Your task
Reproduce all the entries exactly.

━━━━━ Material supplied

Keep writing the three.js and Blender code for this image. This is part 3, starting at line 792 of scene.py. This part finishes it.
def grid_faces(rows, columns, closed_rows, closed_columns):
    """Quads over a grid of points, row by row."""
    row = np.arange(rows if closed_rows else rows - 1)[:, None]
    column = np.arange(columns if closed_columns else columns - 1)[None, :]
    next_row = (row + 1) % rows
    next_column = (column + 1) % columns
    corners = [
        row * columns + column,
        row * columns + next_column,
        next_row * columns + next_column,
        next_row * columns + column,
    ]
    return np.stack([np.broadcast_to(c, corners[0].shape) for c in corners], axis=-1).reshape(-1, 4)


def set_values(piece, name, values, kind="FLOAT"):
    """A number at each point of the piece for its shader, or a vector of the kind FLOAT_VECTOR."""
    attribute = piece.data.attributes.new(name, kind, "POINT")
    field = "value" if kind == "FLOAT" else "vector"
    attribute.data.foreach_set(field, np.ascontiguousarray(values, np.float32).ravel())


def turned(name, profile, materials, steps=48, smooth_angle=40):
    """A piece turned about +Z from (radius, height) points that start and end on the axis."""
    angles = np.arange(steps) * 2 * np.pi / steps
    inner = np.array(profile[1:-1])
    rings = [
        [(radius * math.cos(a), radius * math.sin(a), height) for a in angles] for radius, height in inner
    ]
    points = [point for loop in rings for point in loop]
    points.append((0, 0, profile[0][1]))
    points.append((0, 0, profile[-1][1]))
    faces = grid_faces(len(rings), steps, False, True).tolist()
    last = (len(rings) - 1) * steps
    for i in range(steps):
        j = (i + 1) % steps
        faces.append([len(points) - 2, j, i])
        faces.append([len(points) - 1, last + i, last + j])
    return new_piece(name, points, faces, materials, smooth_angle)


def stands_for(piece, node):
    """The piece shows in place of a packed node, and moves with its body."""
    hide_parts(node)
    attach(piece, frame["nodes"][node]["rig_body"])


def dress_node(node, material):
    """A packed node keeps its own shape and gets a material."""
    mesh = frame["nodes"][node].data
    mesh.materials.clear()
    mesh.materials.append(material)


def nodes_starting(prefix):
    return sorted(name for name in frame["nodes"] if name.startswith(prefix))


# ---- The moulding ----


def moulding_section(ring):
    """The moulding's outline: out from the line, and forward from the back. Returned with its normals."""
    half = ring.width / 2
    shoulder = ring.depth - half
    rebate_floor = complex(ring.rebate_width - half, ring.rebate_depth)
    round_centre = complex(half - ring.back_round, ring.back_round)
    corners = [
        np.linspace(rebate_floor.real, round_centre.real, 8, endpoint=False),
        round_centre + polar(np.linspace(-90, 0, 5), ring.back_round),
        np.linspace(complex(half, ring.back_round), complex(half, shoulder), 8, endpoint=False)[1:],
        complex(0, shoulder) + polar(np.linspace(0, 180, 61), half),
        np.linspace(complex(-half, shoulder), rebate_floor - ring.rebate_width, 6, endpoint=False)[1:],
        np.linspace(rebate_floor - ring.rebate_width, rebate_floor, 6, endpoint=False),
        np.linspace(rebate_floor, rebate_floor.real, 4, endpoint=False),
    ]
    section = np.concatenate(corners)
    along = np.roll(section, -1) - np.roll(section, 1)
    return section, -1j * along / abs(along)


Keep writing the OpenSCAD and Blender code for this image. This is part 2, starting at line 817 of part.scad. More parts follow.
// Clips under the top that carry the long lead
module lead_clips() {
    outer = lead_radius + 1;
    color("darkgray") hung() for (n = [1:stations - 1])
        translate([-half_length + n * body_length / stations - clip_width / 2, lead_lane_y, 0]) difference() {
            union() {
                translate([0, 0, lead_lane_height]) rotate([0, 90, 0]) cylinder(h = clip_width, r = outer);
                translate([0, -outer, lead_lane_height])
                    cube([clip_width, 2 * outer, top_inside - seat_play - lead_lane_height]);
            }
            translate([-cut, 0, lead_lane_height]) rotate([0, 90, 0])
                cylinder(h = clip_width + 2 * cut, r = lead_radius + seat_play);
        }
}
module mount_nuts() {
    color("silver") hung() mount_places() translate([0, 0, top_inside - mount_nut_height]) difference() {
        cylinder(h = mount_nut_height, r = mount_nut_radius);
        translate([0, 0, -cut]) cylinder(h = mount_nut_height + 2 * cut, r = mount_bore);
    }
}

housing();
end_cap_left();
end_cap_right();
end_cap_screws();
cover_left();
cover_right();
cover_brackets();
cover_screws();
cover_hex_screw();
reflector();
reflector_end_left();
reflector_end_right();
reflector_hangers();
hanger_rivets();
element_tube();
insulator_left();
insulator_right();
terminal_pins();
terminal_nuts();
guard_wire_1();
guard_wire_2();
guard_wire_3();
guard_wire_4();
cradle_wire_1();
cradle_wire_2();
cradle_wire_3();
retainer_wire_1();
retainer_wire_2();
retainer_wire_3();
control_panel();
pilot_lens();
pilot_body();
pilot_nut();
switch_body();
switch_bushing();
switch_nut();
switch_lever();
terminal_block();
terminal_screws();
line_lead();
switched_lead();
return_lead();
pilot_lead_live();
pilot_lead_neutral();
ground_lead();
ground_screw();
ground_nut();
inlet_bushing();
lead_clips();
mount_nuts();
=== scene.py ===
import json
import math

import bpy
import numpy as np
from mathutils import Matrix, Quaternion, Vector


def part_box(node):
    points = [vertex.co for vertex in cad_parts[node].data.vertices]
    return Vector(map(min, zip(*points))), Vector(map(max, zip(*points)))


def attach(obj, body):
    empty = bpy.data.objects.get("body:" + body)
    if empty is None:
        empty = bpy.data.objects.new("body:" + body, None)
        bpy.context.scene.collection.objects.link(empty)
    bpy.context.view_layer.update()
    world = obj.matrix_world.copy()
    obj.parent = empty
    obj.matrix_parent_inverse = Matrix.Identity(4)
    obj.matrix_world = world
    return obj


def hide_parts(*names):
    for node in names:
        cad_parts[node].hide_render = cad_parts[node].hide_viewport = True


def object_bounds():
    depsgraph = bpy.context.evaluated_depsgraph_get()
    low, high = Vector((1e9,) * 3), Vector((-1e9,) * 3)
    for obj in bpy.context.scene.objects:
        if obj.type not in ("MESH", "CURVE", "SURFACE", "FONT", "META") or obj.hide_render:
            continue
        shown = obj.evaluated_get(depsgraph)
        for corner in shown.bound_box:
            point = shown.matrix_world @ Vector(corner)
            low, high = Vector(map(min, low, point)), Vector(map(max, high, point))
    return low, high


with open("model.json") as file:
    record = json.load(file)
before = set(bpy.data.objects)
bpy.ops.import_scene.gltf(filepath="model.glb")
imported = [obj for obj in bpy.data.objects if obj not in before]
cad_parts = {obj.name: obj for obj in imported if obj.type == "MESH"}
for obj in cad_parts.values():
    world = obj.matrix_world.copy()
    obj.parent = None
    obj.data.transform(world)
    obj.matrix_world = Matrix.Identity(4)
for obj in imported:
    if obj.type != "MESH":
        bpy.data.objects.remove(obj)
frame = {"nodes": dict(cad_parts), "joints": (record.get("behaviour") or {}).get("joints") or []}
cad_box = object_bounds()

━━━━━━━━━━

Problem solution
Keep writing the three.js and Blender code for this image. This is part 3, starting at line 792 of scene.py. This part finishes it.
def grid_faces(rows, columns, closed_rows, closed_columns):
    """Quads over a grid of points, row by row."""
    row = np.arange(rows if closed_rows else rows - 1)[:, None]
    column = np.arange(columns if closed_columns else columns - 1)[None, :]
    next_row = (row + 1) % rows
    next_column = (column + 1) % columns
    corners = [
        row * columns + column,
        row * columns + next_column,
        next_row * columns + next_column,
        next_row * columns + column,
    ]
    return np.stack([np.broadcast_to(c, corners[0].shape) for c in corners], axis=-1).reshape(-1, 4)


def set_values(piece, name, values, kind="FLOAT"):
    """A number at each point of the piece for its shader, or a vector of the kind FLOAT_VECTOR."""
    attribute = piece.data.attributes.new(name, kind, "POINT")
    field = "value" if kind == "FLOAT" else "vector"
    attribute.data.foreach_set(field, np.ascontiguousarray(values, np.float32).ravel())


def turned(name, profile, materials, steps=48, smooth_angle=40):
    """A piece turned about +Z from (radius, height) points that start and end on the axis."""
    angles = np.arange(steps) * 2 * np.pi / steps
    inner = np.array(profile[1:-1])
    rings = [
        [(radius * math.cos(a), radius * math.sin(a), height) for a in angles] for radius, height in inner
    ]
    points = [point for loop in rings for point in loop]
    points.append((0, 0, profile[0][1]))
    points.append((0, 0, profile[-1][1]))
    faces = grid_faces(len(rings), steps, False, True).tolist()
    last = (len(rings) - 1) * steps
    for i in range(steps):
        j = (i + 1) % steps
        faces.append([len(points) - 2, j, i])
        faces.append([len(points) - 1, last + i, last + j])
    return new_piece(name, points, faces, materials, smooth_angle)


def stands_for(piece, node):
    """The piece shows in place of a packed node, and moves with its body."""
    hide_parts(node)
    attach(piece, frame["nodes"][node]["rig_body"])


def dress_node(node, material):
    """A packed node keeps its own shape and gets a material."""
    mesh = frame["nodes"][node].data
    mesh.materials.clear()
    mesh.materials.append(material)


def nodes_starting(prefix):
    return sorted(name for name in frame["nodes"] if name.startswith(prefix))


# ---- The moulding ----


def moulding_section(ring):
    """The moulding's outline: out from the line, and forward from the back. Returned with its normals."""
    half = ring.width / 2
    shoulder = ring.depth - half
    rebate_floor = complex(ring.rebate_width - half, ring.rebate_depth)
    round_centre = complex(half - ring.back_round, ring.back_round)
    corners = [
        np.linspace(rebate_floor.real, round_centre.real, 8, endpoint=False),
        round_centre + polar(np.linspace(-90, 0, 5), ring.back_round),
        np.linspace(complex(half, ring.back_round), complex(half, shoulder), 8, endpoint=False)[1:],
        complex(0, shoulder) + polar(np.linspace(0, 180, 61), half),
        np.linspace(complex(-half, shoulder), rebate_floor - ring.rebate_width, 6, endpoint=False)[1:],
        np.linspace(rebate_floor - ring.rebate_width, rebate_floor, 6, endpoint=False),
        np.linspace(rebate_floor, rebate_floor.real, 4, endpoint=False),
    ]
    section = np.concatenate(corners)
    along = np.roll(section, -1) - np.roll(section, 1)
    return section, -1j * along / abs(along)


Keep writing the OpenSCAD and Blender code for this image. This is part 2, starting at line 817 of part.scad. More parts follow.
// Clips under the top that carry the long lead
module lead_clips() {
    outer = lead_radius + 1;
    color("darkgray") hung() for (n = [1:stations - 1])
        translate([-half_length + n * body_length / stations - clip_width / 2, lead_lane_y, 0]) difference() {
            union() {
                translate([0, 0, lead_lane_height]) rotate([0, 90, 0]) cylinder(h = clip_width, r = outer);
                translate([0, -outer, lead_lane_height])
                    cube([clip_width, 2 * outer, top_inside - seat_play - lead_lane_height]);
            }
            translate([-cut, 0, lead_lane_height]) rotate([0, 90, 0])
                cylinder(h = clip_width + 2 * cut, r = lead_radius + seat_play);
        }
}
module mount_nuts() {
    color("silver") hung() mount_places() translate([0, 0, top_inside - mount_nut_height]) difference() {
        cylinder(h = mount_nut_height, r = mount_nut_radius);
        translate([0, 0, -cut]) cylinder(h = mount_nut_height + 2 * cut, r = mount_bore);
    }
}

housing();
end_cap_left();
end_cap_right();
end_cap_screws();
cover_left();
cover_right();
cover_brackets();
cover_screws();
cover_hex_screw();
reflector();
reflector_end_left();
reflector_end_right();
reflector_hangers();
hanger_rivets();
element_tube();
insulator_left();
insulator_right();
terminal_pins();
terminal_nuts();
guard_wire_1();
guard_wire_2();
guard_wire_3();
guard_wire_4();
cradle_wire_1();
cradle_wire_2();
cradle_wire_3();
retainer_wire_1();
retainer_wire_2();
retainer_wire_3();
control_panel();
pilot_lens();
pilot_body();
pilot_nut();
switch_body();
switch_bushing();
switch_nut();
switch_lever();
terminal_block();
terminal_screws();
line_lead();
switched_lead();
return_lead();
pilot_lead_live();
pilot_lead_neutral();
ground_lead();
ground_screw();
ground_nut();
inlet_bushing();
lead_clips();
mount_nuts();
=== scene.py ===
import json
import math

import bpy
import numpy as np
from mathutils import Matrix, Quaternion, Vector


def part_box(node):
    points = [vertex.co for vertex in cad_parts[node].data.vertices]
    return Vector(map(min, zip(*points))), Vector(map(max, zip(*points)))


def attach(obj, body):
    empty = bpy.data.objects.get("body:" + body)
    if empty is None:
        empty = bpy.data.objects.new("body:" + body, None)
        bpy.context.scene.collection.objects.link(empty)
    bpy.context.view_layer.update()
    world = obj.matrix_world.copy()
    obj.parent = empty
    obj.matrix_parent_inverse = Matrix.Identity(4)
    obj.matrix_world = world
    return obj


def hide_parts(*names):
    for node in names:
        cad_parts[node].hide_render = cad_parts[node].hide_viewport = True


def object_bounds():
    depsgraph = bpy.context.evaluated_depsgraph_get()
    low, high = Vector((1e9,) * 3), Vector((-1e9,) * 3)
    for obj in bpy.context.scene.objects:
        if obj.type not in ("MESH", "CURVE", "SURFACE", "FONT", "META") or obj.hide_render:
            continue
        shown = obj.evaluated_get(depsgraph)
        for corner in shown.bound_box:
            point = shown.matrix_world @ Vector(corner)
            low, high = Vector(map(min, low, point)), Vector(map(max, high, point))
    return low, high


with open("model.json") as file:
    record = json.load(file)
before = set(bpy.data.objects)
bpy.ops.import_scene.gltf(filepath="model.glb")
imported = [obj for obj in bpy.data.objects if obj not in before]
cad_parts = {obj.name: obj for obj in imported if obj.type == "MESH"}
for obj in cad_parts.values():
    world = obj.matrix_world.copy()
    obj.parent = None
    obj.data.transform(world)
    obj.matrix_world = Matrix.Identity(4)
for obj in imported:
    if obj.type != "MESH":
        bpy.data.objects.remove(obj)
frame = {"nodes": dict(cad_parts), "joints": (record.get("behaviour") or {}).get("joints") or []}
cad_box = object_bounds()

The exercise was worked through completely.